After finding the will in a frantic search of the room, they learn that the deceased has left everything to a monastery. Since they cannot fathom each losing a piece of the patrimony, Rinuccio (tenor/Jonathan Mattews) who is a nephew, suggest they seek the guidance of Gianni Schicchi (baritone/E. Scott Levin) who has just moved to the city with his young daughter Lauretta (soprano/Tiffani Ho) who also has become his love interest.
As Schicchi enters the room he is greeted with such disdain by the rest of the family due to his humble background that he decides to do nothing for such arrogant people. In one of the most moving and famous arias in all of opera we hear “O mio babbino caro/Oh, my dear papa” sung exquisitely by Tiffani Ho who has a crystalline, pure, powerful voice as she asks her father to help the family of her love interest.
In the multiple performances I have been lucky to see baritone E. Scott Levin at POP, he has consistently delivered outstanding vocal and character performances and this is one of his best.
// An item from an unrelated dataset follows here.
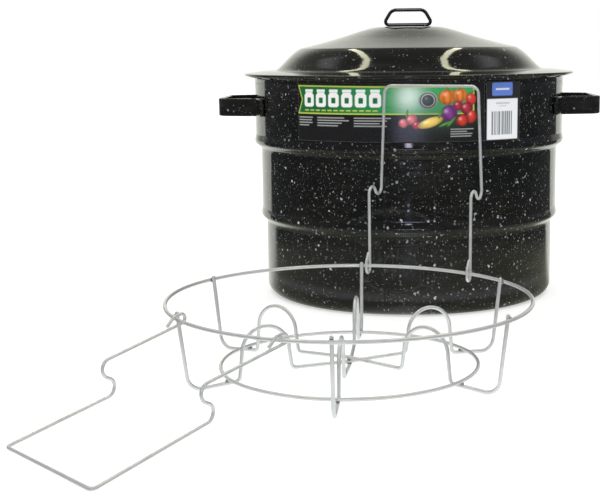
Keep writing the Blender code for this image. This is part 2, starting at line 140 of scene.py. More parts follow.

Possessing an outstanding vocal instrument and impeccable timing, he owns the stage in every scene that his character inhabits with great physical comedic detail and singing nuance.
After agreeing to help, Schicchi devices a plan to illegally change the will which requires him to impersonate the late Donati in front of his doctor Spinelloccio (tenor/William Grundler), a notary public Amantio (bass/Peter Barber) and a deaf and blind witnesses. At the end of the opera he manages to pull a fast one on all those who belittled him.
The remainder of the talented cast included: contralto/Sharmay Musacchio (cousin Zita), baritone/Joel Balzun (brother-in-law Betto), baritone/Tom Sitzler with his thunderous voice (cousin Simone), soprano/Sonja Krenek (Nella, Gherardo’s wife), baritone/Jared Daniel Jones (Simone’s son), mezzo-soprano/Danielle Marcelle Bond (Marco’s wife Ciesca), tenor/Robert Norman (nephew), soprano/Audrey Yoder (Pinellino the cobbler) and mezzo-soprano/Sarabeth Belon (Guccio the dyer).
After a short intermission came Ravel’s “L’enfant et les sortileges”, one of his lesser performed operas which is a cautionary tale aimed at children who misbehave. To tie together these two works, Shaw decided that it would be interesting to use the minor character of Gherardino (mezzo-soprano/Kimberly Sogioka) who is the young son of Gherardo from “Gianni Schicchi” as the main character of L’Enfant/The Child and to transition the characters of the Buoso Donati family to the whimsical and surrealistic world of this work.
After a scolding by his mother (soprano/Sonja Krenek) for not doing his homework L’Enfant/Gherardino throws a temper tantrum while he breaks things and harms nearby animals. To his surprise the inanimate objects and the animals return as fantastical creatures that bear a high resemblance to his Donati family members. The full cast returns to inhabit these characters with the imaginative costumes by Maggie Green and the inventive and modern sounding score by Ravel. Sogioka delivers a delightful portrayal of the brat with some outstanding singing and acting.
Heading the vibrant and substantial orchestra was conductor Josh Horsch who managed to produce a full but delicate sound out of his talented musicians from the right side of the stage slightly out of sight. By the looks and sound of this production, Pacific Opera Project continues to “live long and prosper” as the character Spock would say from POP’s Star Trek inspired production of Mozart’s opera “The Abduction from the Seraglio” which was shown to great acclaim in Los Angeles at El Portal Theatre in 2015 and The Ford Amphitheater in 2016.